The first HIV vaccine trial in seven years is launching in South Africa.

The trial is called HVTN 702, and the goal is to enroll 5,400 sexually active men and women between 18 and 35 throughout South Africa, where more than 1,000 people are infected with HIV each day. It’s the most ambitious HIV vaccine trial launched so far.

“If deployed alongside our current armory of proven HIV prevention tools, a safe and effective vaccine could be the final nail in the coffin for HIV,” Dr. Anthony S. Fauci, director of the National Institute of Allergy and Infectious Diseases (NIAID) said in a statement about the trial.

Though scientists have been able to create vaccines for other viruses, developing a vaccine for HIV has been especially challenging. (In lieu of one, doctors mostly use preventative drugs like Truvada to help prevent contraction of the virus in uninfected people who are at high risk.)

But a vaccine could significantly taper infections worldwide. “Even a moderately effective vaccine would significantly decrease the burden of HIV disease over time,” said Fauci in a statement.

So why are HIV vaccines so elusive?

HIV behaves unlike most other viruses in some important ways. Usually, when a person is infected with a virus, their immune system creates antibodies that target the bug. That’s usually the starting point for researchers, who work to develop drugs that can imitate that process (but without causing the recipient to develop a full blown reaction to the virus). What’s tricky about HIV, however, is that when a person is infected with the virus, that same process of developing antibodies isn’t triggered.
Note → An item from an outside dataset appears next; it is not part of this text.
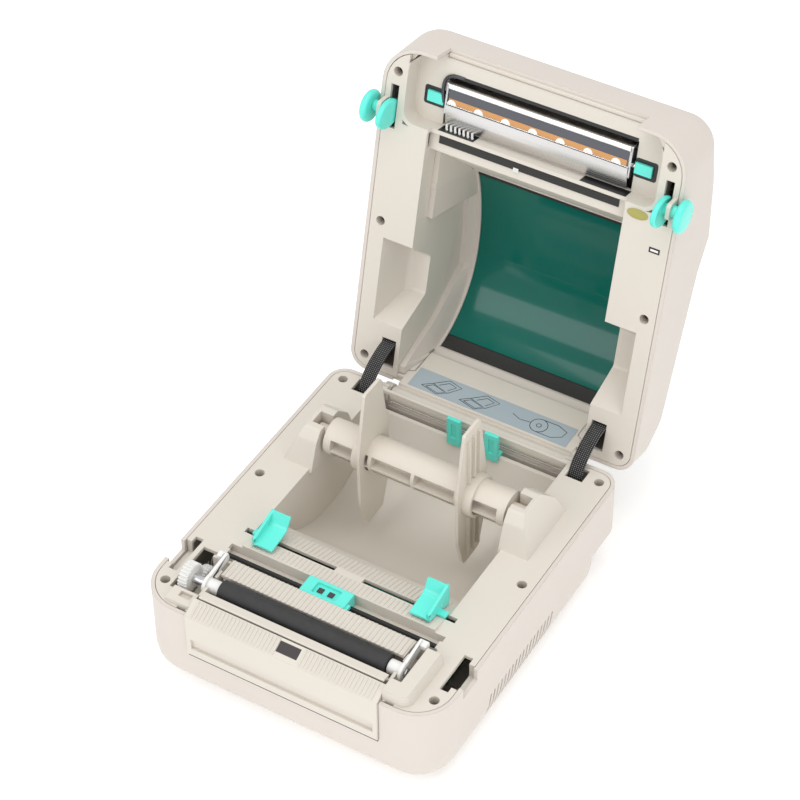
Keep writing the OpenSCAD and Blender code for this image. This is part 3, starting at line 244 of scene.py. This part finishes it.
looks["pearl"] = plain("pearl", (0.86, 0.84, 0.80), 0.25)
looks["seal"] = plain("seal", (0.022, 0.021, 0.020), 0.6)
looks["board"] = plain("board", (0.01, 0.16, 0.06), 0.35)
looks["motor"] = plain("motor", (0.03, 0.03, 0.03), 0.4)
looks["lamp"] = plain("lamp", (0.45, 0.85, 0.50), 0.15)
print("materials made")

dressing = {
    "shell": ["lower_case"],
    "lidOutside": ["lid_shell"],
    "lidInside": ["lid_frame"],
    "deck": ["base_deck", "front_cover", "tear_bar"],
    "holder": ["spindle", "flange_left", "flange_right"],
    "teal": ["guide_left", "guide_right", "sensor_carriage", "fanfold_left", "fanfold_right", "head_clips",
             "feed_button", "latch_left", "latch_right"],
    "white": ["platen_gear", "idler_gear", "guide_pinion", "bushing_left", "bushing_right", "ribbon_cable"],
    "steel": ["platen_shaft", "hinge_pins", "motor_bracket", "head_springs", "usb_port"],
    "rod": ["sensor_rail"],
    "bright": ["head_bracket"],
    "brushed": ["head_plate"],
    "ceramic": ["head_strip"],
    "rubber": ["platen_rubber", "rubber_feet"],
    "black": ["dc_inlet", "power_switch", "lid_sensor"],
    "smoke": ["cover_window", "sensor_eyes"],
    "seal": ["upper_sensor", "window_seals"],
    "window": ["lid_window"],
    "braid": ["sleeve_left", "sleeve_right"],
    "screw": ["deck_screws", "lid_screws"],
    "board": ["main_board"],
    "motor": ["stepper_motor"],
    "brass": ["motor_pinion"],
    "label": ["lid_label"],
    "olive": ["seal_label"],
    "lamp": ["status_lamp"],
}
# width in metres that the edges of a moulding are rounded by
roundings = {
    "guide_left": 0.0004, "guide_right": 0.0004, "bushing_left": 0.0004, "bushing_right": 0.0004,
    "fanfold_left": 0.0003, "fanfold_right": 0.0003, "sensor_carriage": 0.0003, "head_clips": 0.0003,
    "head_bracket": 0.0006, "platen_rubber": 0.0005, "feed_button": 0.0006,
}


def smoothing(angle):  # joins loose corners and shades across edges flatter than the angle
    made = bpy.data.node_groups.new("smoothing", "GeometryNodeTree")
    made.interface.new_socket("Geometry", in_out="INPUT", socket_type="NodeSocketGeometry")
    made.interface.new_socket("Geometry", in_out="OUTPUT", socket_type="NodeSocketGeometry")
    start, merge, faces, bend, steep, edges, end = [made.nodes.new(kind) for kind in (
        "NodeGroupInput", "GeometryNodeMergeByDistance", "GeometryNodeSetShadeSmooth",
        "GeometryNodeInputMeshEdgeAngle", "FunctionNodeCompare", "GeometryNodeSetShadeSmooth",
        "NodeGroupOutput")]
    merge.inputs["Distance"].default_value = 0.00001
    faces.domain, edges.domain, steep.operation = "FACE", "EDGE", "GREATER_THAN"
    faces.inputs["Shade Smooth"].default_value = True
    edges.inputs["Shade Smooth"].default_value = False
    steep.inputs["B"].default_value = math.radians(angle)
    for out, into in ((start.outputs[0], merge.inputs[0]), (merge.outputs[0], faces.inputs[0]),
                      (faces.outputs[0], edges.inputs[0]), (edges.outputs[0], end.inputs[0]),
                      (bend.outputs[0], steep.inputs["A"]), (steep.outputs[0], edges.inputs["Selection"])):
        made.links.new(out, into)
    return made


def dressEdges(name, group):
    nodes[name].modifiers.new("smooth", "NODES").node_group = group
    if name in roundings:
        rounding = nodes[name].modifiers.new("rounding", "BEVEL")
        rounding.width, rounding.segments, rounding.limit_method = roundings[name], 3, "ANGLE"
        rounding.angle_limit, rounding.use_clamp_overlap = math.radians(40), False
    weighted = nodes[name].modifiers.new("weighted", "WEIGHTED_NORMAL")
    weighted.keep_sharp, weighted.weight = True, 100


smoothEdges = smoothing(32)
for name in nodes:
    dressEdges(name, smoothEdges)
for look, names in dressing.items():
    for name in names:
        nodes[name].data.materials.clear()
        nodes[name].data.materials.append(looks[look])
print("solids dressed")


def lone(made):  # the one object that is selected
    bpy.ops.object.select_all(action="DESELECT")
    made.select_set(True)
    bpy.context.view_layer.objects.active = made


def settle(made):  # the place goes into the mesh
    lone(made)
    bpy.ops.object.transform_apply(location=True, rotation=True, scale=True)
    return made


def block(name, low, high):  # from corner to corner, in mm
    bpy.ops.object.select_all(action="DESELECT")
    low, high = Vector(low) / 1000, Vector(high) / 1000
    bpy.ops.mesh.primitive_cube_add(size=1, location=(low + high) / 2)
    made = bpy.context.object
    made.name = name
    made.scale = high - low
    return settle(made)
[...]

“One of the reasons why it has been so difficult to make an AIDS vaccine is that the virus infects the very cells of the immune system that any vaccine is supposed to induce,” senior author Dr. Guido Silvestri, chief of microbiology and immunology at Yerkes National Primate Research Center said in a statement.

Still, expert hope the new vaccine trial will work better than earlier attempts. The new vaccine is based on a version tested in a clinical trial in Thailand, with results that were released in 2009. The study showed that the vaccine was about 30% effective at preventing infection over 3.5 years. In the new trial, researchers hope to spur greater protection against the virus for longer. The results are expected to be available in late 2020.